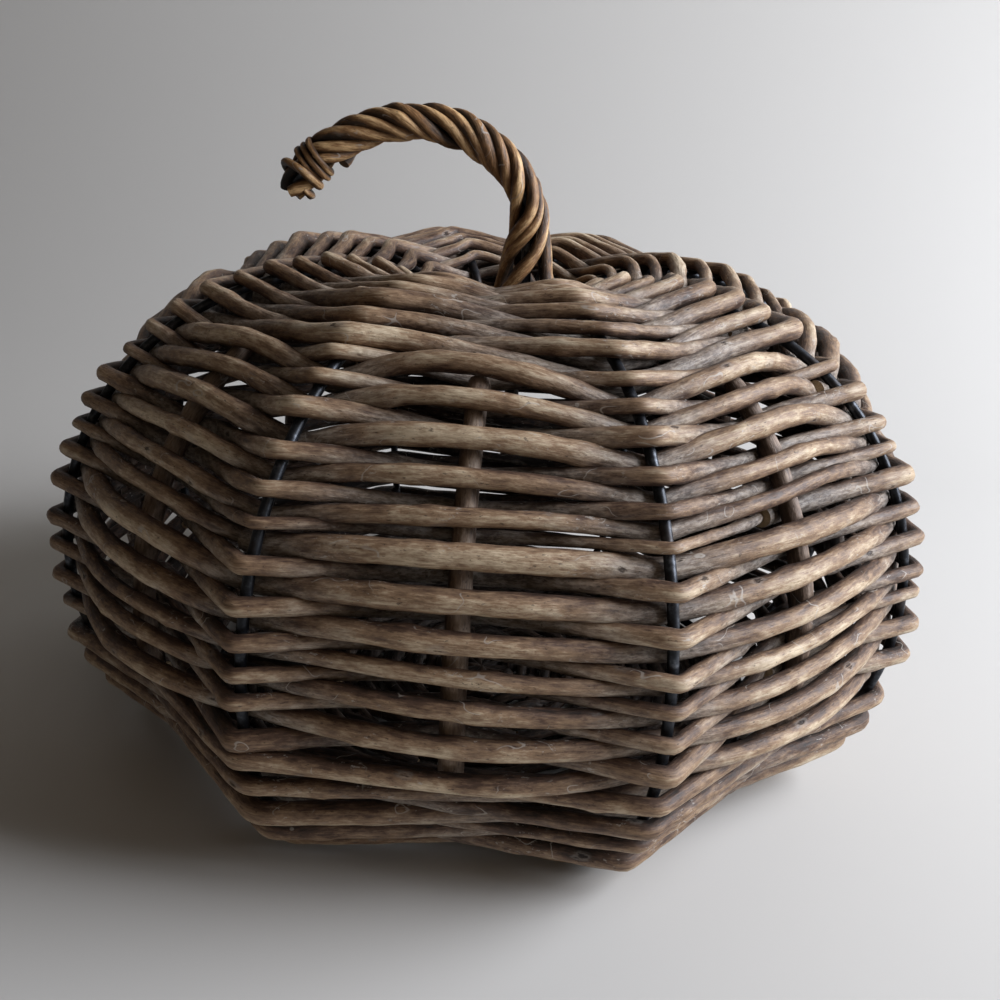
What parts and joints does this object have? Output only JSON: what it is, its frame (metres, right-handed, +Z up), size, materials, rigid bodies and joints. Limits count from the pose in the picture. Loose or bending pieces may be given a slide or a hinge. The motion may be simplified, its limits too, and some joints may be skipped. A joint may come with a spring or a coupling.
{
  "type": "woven willow pumpkin",
  "caption": "Closed hollow pumpkin woven from willow rods over steel ribs, standing on a woven base, with a curled stem of twisted rods on top.",
  "frame": {"origin": "middle of the woven base's underside, on the surface where the pumpkin stands", "axes": "+Z up, front towards -Y, the stem curls over towards -X; the steel ribs stand at 22.5 degrees and every 45 degrees on from -Y"},
  "size_m": [0.3547, 0.3549, 0.2623],
  "materials": {
    "willow": "unpeeled weathered willow, matt with a dull sheen",
    "stake_willow": "unpeeled dark willow, matt",
    "stem_willow": "unpeeled golden brown willow, dull sheen",
    "dark_steel": "blue black steel rod, satin"
  },
  "bodies": {
    "root": {"steel_rib_1": "dark_steel", "willow_stake_1": "stake_willow", "steel_rib_2": "dark_steel", "willow_stake_2": "stake_willow", "steel_rib_3": "dark_steel", "willow_stake_3": "stake_willow", "steel_rib_4": "dark_steel", "willow_stake_4": "stake_willow", "steel_rib_5": "dark_steel", "willow_stake_5": "stake_willow", "steel_rib_6": "dark_steel", "willow_stake_6": "stake_willow", "steel_rib_7": "dark_steel", "willow_stake_7": "stake_willow", "steel_rib_8": "dark_steel", "willow_stake_8": "stake_willow", "weaver_row_01": "willow", "weaver_row_02": "willow", "weaver_row_03": "willow", "weaver_row_04": "willow", "weaver_row_05": "willow", "weaver_row_06": "willow", "weaver_row_07": "willow", "weaver_row_08": "willow", "weaver_row_09": "willow", "weaver_row_10": "willow", "weaver_row_11": "willow", "weaver_row_12": "willow", "weaver_row_13": "willow", "weaver_row_14": "willow", "weaver_row_15": "willow", "weaver_row_16": "willow", "weaver_row_17": "willow", "weaver_row_18": "willow", "weaver_row_19": "willow", "weaver_row_20": "willow", "weaver_row_21": "willow", "weaver_row_22": "willow", "weaver_row_23": "willow", "weaver_row_24": "willow", "weaver_row_25": "willow", "weaver_row_26": "willow", "weaver_row_27": "willow", "weaver_row_28": "willow", "weaver_row_29": "willow", "weaver_row_30": "willow", "weaver_row_31": "willow", "weaver_row_32": "willow", "weaver_row_33": "willow", "base_hoop": "dark_steel", "woven_base": "willow", "top_ring": "dark_steel", "stem_core": "dark_steel", "stem_strand_1": "stem_willow", "stem_strand_2": "stem_willow", "stem_strand_3": "stem_willow", "stem_strand_4": "stem_willow", "stem_strand_5": "stem_willow", "stem_strand_6": "stem_willow", "stem_tip_binding": "stem_willow"}
  },
  "joints": []
}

....

--- BRIEF ---
Show the data once more, exactly as it was written.

--- ANSWER BELOW ---
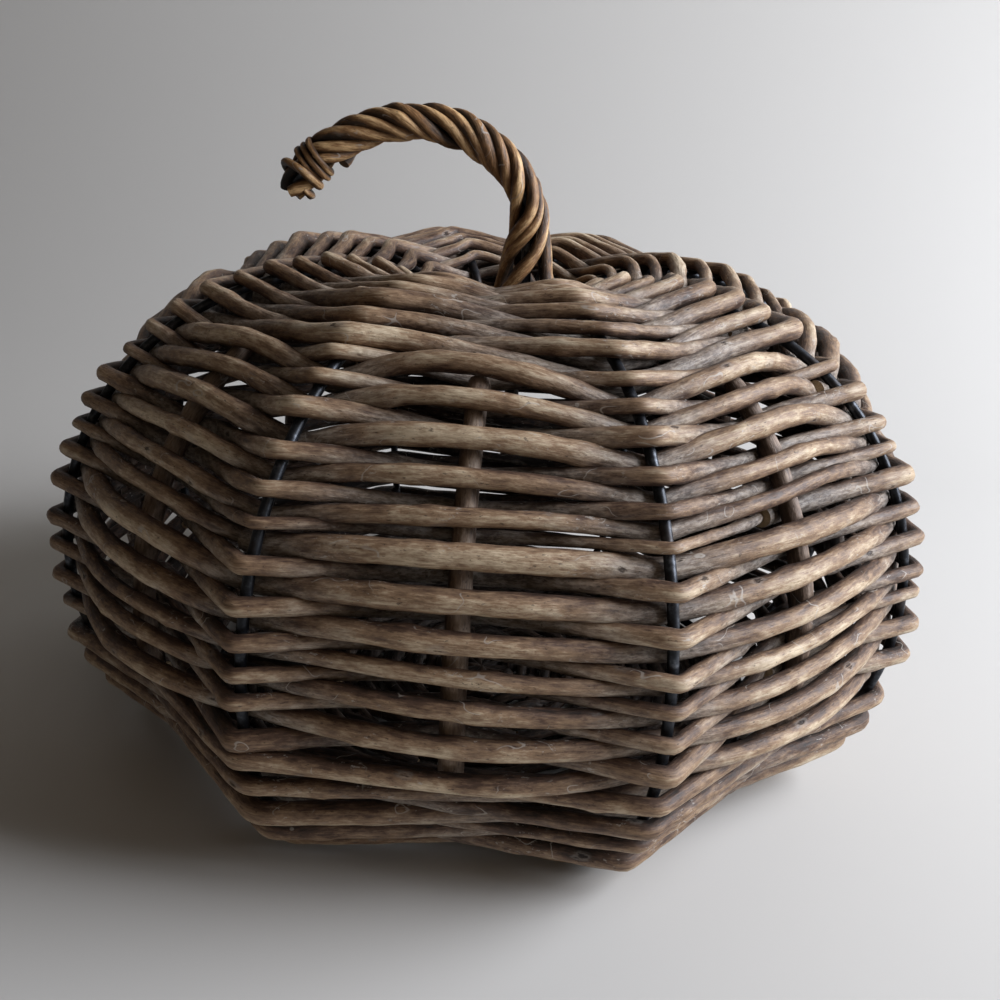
What parts and joints does this object have? Output only JSON: what it is, its frame (metres, right-handed, +Z up), size, materials, rigid bodies and joints. Limits count from the pose in the picture. Loose or bending pieces may be given a slide or a hinge. The motion may be simplified, its limits too, and some joints may be skipped. A joint may come with a spring or a coupling.
{
  "type": "woven willow pumpkin",
  "caption": "Closed hollow pumpkin woven from willow rods over steel ribs, standing on a woven base, with a curled stem of twisted rods on top.",
  "frame": {"origin": "middle of the woven base's underside, on the surface where the pumpkin stands", "axes": "+Z up, front towards -Y, the stem curls over towards -X; the steel ribs stand at 22.5 degrees and every 45 degrees on from -Y"},
  "size_m": [0.3547, 0.3549, 0.2623],
  "materials": {
    "willow": "unpeeled weathered willow, matt with a dull sheen",
    "stake_willow": "unpeeled dark willow, matt",
    "stem_willow": "unpeeled golden brown willow, dull sheen",
    "dark_steel": "blue black steel rod, satin"
  },
  "bodies": {
    "root": {"steel_rib_1": "dark_steel", "willow_stake_1": "stake_willow", "steel_rib_2": "dark_steel", "willow_stake_2": "stake_willow", "steel_rib_3": "dark_steel", "willow_stake_3": "stake_willow", "steel_rib_4": "dark_steel", "willow_stake_4": "stake_willow", "steel_rib_5": "dark_steel", "willow_stake_5": "stake_willow", "steel_rib_6": "dark_steel", "willow_stake_6": "stake_willow", "steel_rib_7": "dark_steel", "willow_stake_7": "stake_willow", "steel_rib_8": "dark_steel", "willow_stake_8": "stake_willow", "weaver_row_01": "willow", "weaver_row_02": "willow", "weaver_row_03": "willow", "weaver_row_04": "willow", "weaver_row_05": "willow", "weaver_row_06": "willow", "weaver_row_07": "willow", "weaver_row_08": "willow", "weaver_row_09": "willow", "weaver_row_10": "willow", "weaver_row_11": "willow", "weaver_row_12": "willow", "weaver_row_13": "willow", "weaver_row_14": "willow", "weaver_row_15": "willow", "weaver_row_16": "willow", "weaver_row_17": "willow", "weaver_row_18": "willow", "weaver_row_19": "willow", "weaver_row_20": "willow", "weaver_row_21": "willow", "weaver_row_22": "willow", "weaver_row_23": "willow", "weaver_row_24": "willow", "weaver_row_25": "willow", "weaver_row_26": "willow", "weaver_row_27": "willow", "weaver_row_28": "willow", "weaver_row_29": "willow", "weaver_row_30": "willow", "weaver_row_31": "willow", "weaver_row_32": "willow", "weaver_row_33": "willow", "base_hoop": "dark_steel", "woven_base": "willow", "top_ring": "dark_steel", "stem_core": "dark_steel", "stem_strand_1": "stem_willow", "stem_strand_2": "stem_willow", "stem_strand_3": "stem_willow", "stem_strand_4": "stem_willow", "stem_strand_5": "stem_willow", "stem_strand_6": "stem_willow", "stem_tip_binding": "stem_willow"}
  },
  "joints": []
}